Task Switching and Single vs. Multiple Alarms for Supervisory Control of Multiple Robots

Foraging tasks, such as search and rescue or reconnaissance, in which UVs are either relatively sparse and unlikely to interfere with one another or employ automated path planning, form a broad class of applications in which multiple robots can be controlled sequentially in a round-robin fashion. Such human-robot systems can be described as a queuing system in which the human acts as a server while robots presenting requests for service are the jobs. The possibility of improving system performance through well-known scheduling techniques is an immediate consequence. Unfortunately, real human-multirobot systems are more complex often requiring operator monitoring and other ancillary tasks. Improving performance through scheduling jobs under these conditions requires minimizing the effort expended monitoring and directing the operator's attention to the robot offering the most gain. Two experiments investigating scheduling interventions are described.

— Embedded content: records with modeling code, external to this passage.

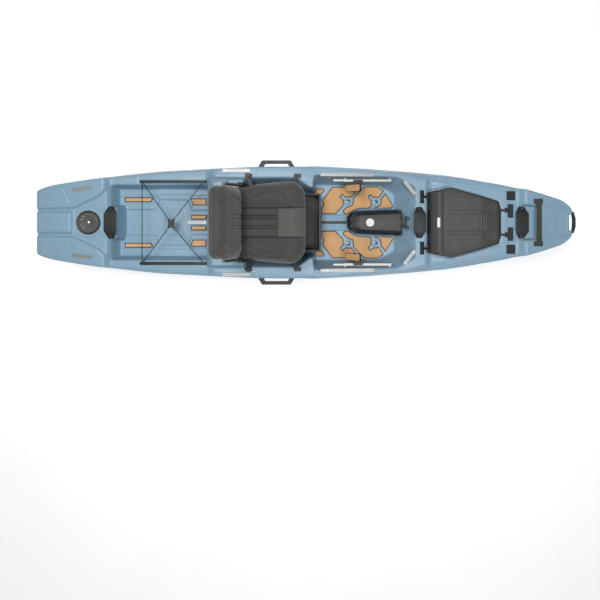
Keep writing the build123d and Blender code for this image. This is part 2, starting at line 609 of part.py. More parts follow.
def foot_braces():
    parts = {}
    for name, side in (("port", 1), ("starboard", -1)):
        rail, carriage, pedal = foot_brace(side)
        parts["foot_rail_" + name] = rail
        parts["foot_carriage_" + name] = carriage
        parts["toe_pedal_" + name] = pedal
    return parts


# ---------------------------------------------------------------- seat
def bar_end(x, y, z):
    return section([(x - 15, y, z), (x + 15, y, z), (x + 15, y, z + 7), (x - 15, y, z + 7)])


def leg(x_top, x_foot):
    """Sloping flat bar from the frame plate out to a foot on the gunwale."""
    bar = Solid.make_loft([bar_end(x_top, 140, 400), bar_end(x_foot, 332, 371)], True)
    foot = box(x_foot - 26, x_foot + 26, 322, 352, 371, 379)
    return bar.fuse(foot)


def seat_frame():
    plate = box(-372, -196, -150, 150, 398, 408)
    legs = [leg(-352, -412), leg(-216, -58)]
    frame = fuse(plate, *legs, *[mirrored(piece) for piece in legs])
    knob = Solid.make_cylinder(9, 10, Plane((-412, 341, 379))).fuse(
        Solid.make_cylinder(15, 14, Plane((-412, 341, 388))))
    rails = [box(-440, -128, s * 70 - 12, s * 70 + 12, 408, 416) for s in (1, -1)]
    return {"seat_frame": fuse(frame, *rails), "frame_knobs": fuse(knob, mirrored(knob))}


def seat_swivel():
    shoe = box(SEAT_X - 94, SEAT_X + 90, -95, 95, 416 + GAP, 424)
    hips = [box(SEAT_X - 94, SEAT_X + 90, s * 88.5 - 6, s * 88.5 + 6, 409, 424) for s in (1, -1)]
    post = Solid.make_cylinder(30, 28, Plane((SEAT_X, 0, 424)))
    shoulder = Solid.make_cone(86, 66, 14, Plane((SEAT_X, 0, 424)))
    lever = box(SEAT_X + 60, SEAT_X + 130, -108, -94, 416.5, 421)
    slide = fuse(shoe, *hips, shoulder, post, lever)
    ring = Solid.make_cone(66, 90, 22, Plane((SEAT_X, 0, 438 + GAP)))
    plate = box(-482, -194, -110, 110, 460, 491)
    hollow = box(-476, -200, -104, 104, 466, 492)
    top = plate.cut(hollow).fuse(ring.cut(Solid.make_cylinder(70, 30, Plane((SEAT_X, 0, 466)))))
    top = top.cut(Solid.make_cylinder(30 + FIT, 60, Plane((SEAT_X, 0, 430))))
    return {"seat_slide": slide, "swivel_top": top}


def rounded_back(half, top, radius):
    """Block across the boat with the turned upper corners of the backrest."""
    turns = [math.radians(15 * k) for k in range(7)]
    corner = [(half - radius + radius * math.cos(a), top - radius + radius * math.sin(a)) for a in turns]
    port = [(half, 480)] + corner
    outline = port + [(-y, z) for y, z in reversed(port)]
    wire = section([(-650, y, z) for y, z in outline])
    return Solid.extrude(Face(wire), Vector(300, 0, 0))


def seat_body():
    pan = box(-470, -40, -236, 236, 491, 499)
    ear = prism_y([(-468, 491), (-400, 491), (-424, 600), (-434, 612), (-452, 612), (-462, 600)], 262, 268)
    web = box(-466, -410, 230, 268, 491, 499)
    ears = [ear.fuse(web), mirrored(ear.fuse(web))]
    bore = cylinder(6 + FIT, (FOLD_X, -300, FOLD_Z), (FOLD_X, 300, FOLD_Z))
    pan = fuse(pan, *ears).cut(bore)
    profile = [(-490, 502), (-60, 502), (-14, 514), (1, 560), (-8, 604), (-34, 637), (-95, 650),
               (-180, 628), (-321, 591), (-490, 578)]
    plan = mirrored_outline([(-490, 244), (-385, 246), (-365, 270), (-130, 280), (-50, 240), (1, 150)])
    cushion = common(prism_y(profile, -300, 300), prism_z(plan, 450, 700))
    lower = prism_y([(-487, 500), (-545, 601), (-543, 690), (-520, 690), (-470, 640), (-425, 612),
                     (-425, 578), (-470, 512)], -260, 260)
    hollow = box(-523, -400, -251, 251, 480, 700)
    upper = prism_y([(-545, 640), (-539, 803), (-580, 935), (-560, 945), (-519, 806), (-523, 640)],
                    -225, 225)
    shell = fuse(lower.cut(hollow), common(upper, rounded_back(225, 945, BACK_CORNER)))
    stubs = [cylinder(6, (FOLD_X, s * 252, FOLD_Z), (FOLD_X, s * 274, FOLD_Z)) for s in (1, -1)]
    shell = fuse(shell, *stubs)
    back = prism_y([(-522, 650), (-445, 650), (-424, 672), (-419, 732), (-440, 830), (-485, 955),
                    (-530, 992), (-566, 978), (-559, 946), (-518, 806)], -228, 228)
    back = common(back, rounded_back(228, 992, BACK_CORNER))
    return {"seat_pan": pan, "seat_cushion": cushion, "backrest_shell": shell, "back_cushion": back}


# ---------------------------------------------------------------- rudder
def rudder():
    body = Solid.make_cylinder(TURRET_R, 254, Plane((RUDDER_X, 0, 110)))
    bore = Solid.make_cylinder(TURRET_R - 5, 254, Plane((RUDDER_X, 0, 104)))
    flange = Solid.make_cylinder(TURRET_R + 6, 7, Plane((RUDDER_X, 0, 362 + GAP)))
    knob = Solid.make_cylinder(15, 7, Plane((RUDDER_X, 0, 369 + GAP)))
    guide = common(box(RUDDER_X - 85, RUDDER_X + 40, -12, 12, 110, 362),
                   Solid.make_cylinder(TURRET_R, 254, Plane((RUDDER_X, 0, 110))))
    slot = box(RUDDER_X - 90, RUDDER_X + 32 + GAP, -5 - GAP, 5 + GAP, 100, 358)
    head = fuse(body.cut(bore), guide, flange, knob).cut(slot)
    aft, fore = RUDDER_X - 77, RUDDER_X + 32
    blade = prism_y([(aft, 62), (aft, -KEEL_Z), (aft + 8, -KEEL_Z), (fore, -157), (fore, 170),
                     (fore - 58, 170), (fore - 58, 70)], -5, 5)
    return {"rudder_turret": head, "rudder_blade": blade}


def build():
    groups = [hull_shells, rudder_trunk, tracks, bungee, floor_pads, tankwell_pads, grab_handles,
              carry_handles, bow_fittings, stern_fittings, hatch, console_pod, console_track, seat_drawer,
              foot_braces, seat_frame, seat_swivel, seat_body, rudder]
    parts = {}
    for group in groups:
        parts.update(group())
    return parts


os.makedirs("parts", exist_ok=True)
for node, shape in build().items():
    export_step(shape.moved(Location((0, 0, KEEL_Z))), "parts/" + node + ".step")
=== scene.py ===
"""Studio scene of a sit-on-top pedal kayak: hull skins, upholstery, pads, cords, fittings and materials.

Metres, in the row frame.  Hull shapes are worked out in millimetres above the keel and moved to the row
frame by row().
"""
import math

import bmesh
import bpy
import numpy as np
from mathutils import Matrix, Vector


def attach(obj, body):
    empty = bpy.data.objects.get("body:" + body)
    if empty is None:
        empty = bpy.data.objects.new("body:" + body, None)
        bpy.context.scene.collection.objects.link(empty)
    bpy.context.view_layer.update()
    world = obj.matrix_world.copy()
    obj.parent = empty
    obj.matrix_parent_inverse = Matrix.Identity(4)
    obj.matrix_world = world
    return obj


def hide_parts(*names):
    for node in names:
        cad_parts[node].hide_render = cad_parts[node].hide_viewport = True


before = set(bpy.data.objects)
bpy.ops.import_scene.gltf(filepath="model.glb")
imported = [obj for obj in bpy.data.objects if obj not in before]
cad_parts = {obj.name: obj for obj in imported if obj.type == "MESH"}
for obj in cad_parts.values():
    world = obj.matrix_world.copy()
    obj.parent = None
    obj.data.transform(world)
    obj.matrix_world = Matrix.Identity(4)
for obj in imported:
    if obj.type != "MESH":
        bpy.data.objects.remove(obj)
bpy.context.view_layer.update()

KEEL_Z = 184.0                      # keel above the tip of the lowered rudder, mm
SIDES = ((1, "port"), (-1, "starboard"))


def row(x, y, z):
    """Row frame position of a point given in millimetres above the keel."""
    return Vector((x, y, z + KEEL_Z)) / 1000


def rows(points):
    return (np.asarray(points, float) + (0, 0, KEEL_Z)) / 1000


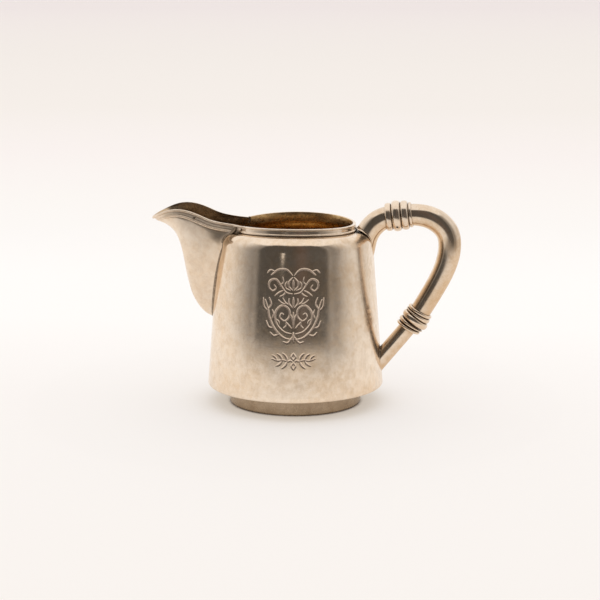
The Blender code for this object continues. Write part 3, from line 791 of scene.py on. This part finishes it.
def scarf(ring, weight):
    """Turn a band's end ring about the axis, more at the top, so that the joint is slanted."""
    share = (ring[:, 2] - ring[:, 2].min()) / (ring[:, 2].max() - ring[:, 2].min())
    turn = np.radians(SCARF_LOW + (SCARF_HIGH - SCARF_LOW) * share) * weight
    x = ring[:, 0] * np.cos(turn) - ring[:, 1] * np.sin(turn)
    y = ring[:, 0] * np.sin(turn) + ring[:, 1] * np.cos(turn)
    return np.stack([x, y, ring[:, 2]], -1)


def place_band(name, rings, metal, gilt, node):
    """Slant the near joint and close the ends; the inner face of the section carries the gilding."""
    for k in range(SCARF_RINGS):
        rings[-1 - k] = scarf(rings[-1 - k], 1.0 - k / SCARF_RINGS)
    rows, cols = rings.shape[:2]
    marks = ([0] * (cols - 2) + [1, 1]) * (rows - 1) + [0, 0]
    item = build_mesh(name, rings, capped_faces(rows, cols), [metal, gilt], marks, 40.0)
    place_piece(item, "trim_silver", node)


def build_lip_band(metal, gilt):
    rim, down, out, tall = lip_frames(LIP_STEPS)
    rings = []
    for i in range(LIP_STEPS):
        section = band_section(LIP_THICK - 0.3, tall[i])
        base = rim[i] + down[i] * tall[i] - out[i] * (LIP_THICK - 0.1)
        rings.append(base + out[i] * section[:, :1] - down[i] * section[:, 1:])
    rings = np.array(rings)
    rings = np.concatenate([rings, rings[::-1][1:] * MIRROR], 0)
    place_band("lip_band", rings, metal, gilt, "spout_lip_band")


def build_mouth_band(metal, gilt):
    tall = RIM_Z - SHOULDER_TOP_Z
    section = band_section(LIP_THICK - 0.1, tall)
    rings = []
    for angle in np.linspace(BAND_JOINT - 0.01, 2.0 * math.pi - BAND_JOINT + 0.004, 220):
        r = BAND_BORE_R + section[:, 0]
        z = RIM_Z - RIM_DIP * math.cos(angle) ** 2 - tall + section[:, 1]
        rings.append(np.stack([-r * math.cos(angle), r * math.sin(angle), z], -1))
    place_band("mouth_moulding", np.array(rings), metal, gilt, "mouth_band")


def fillet(name, foot, along_body, along_part, size, metal, closed):
    """Concave bead of solder in the corner between the wall and a part that meets it."""
    inward = -unit(along_body + along_part)
    rings = [
        foot + along_body * size,
        foot + along_body * size * 0.42 + along_part * size * 0.1,
        foot + along_body * size * 0.1 + along_part * size * 0.42,
        foot + along_part * size,
        foot + inward * 0.25,
    ]
    rings = np.stack(rings, 1)
    rows, cols = rings.shape[:2]
    faces = grid_faces(rows, cols, True, True) if closed else capped_faces(rows, cols)
    return build_mesh(name, rings, faces, [metal], None, 60.0)


def outside_shoulder(points):
    """Distance outside the body wall with the dip of its rim, negative inside."""
    r = np.hypot(points[:, 0], points[:, 1])
    lift = RIM_DIP * (points[:, 0] / r) ** 2 * sway_share(points[:, 2])
    z = np.minimum(points[:, 2] + lift, SHOULDER_TOP_Z - 0.02)
    return r - outer_radius(z)


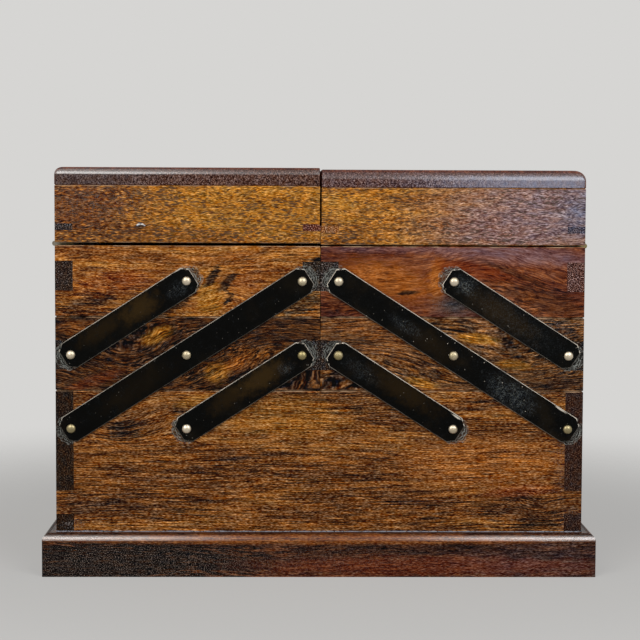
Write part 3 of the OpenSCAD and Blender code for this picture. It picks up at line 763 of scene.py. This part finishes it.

The first compared a system in which all anomalous robots were alarmed Open-queue, one in which alarms were presented singly in the order in which they arrived FIFO and a Control condition without alarms. The second experiment employed failures of varying difficulty supporting an optimal shortest job first SJF policy. SJF, FIFO, and Open-queue conditions were compared. In both experiments performance in directed attention conditions was poorer than predicted. A possible explanation based on effects of volition in task switching is proposed.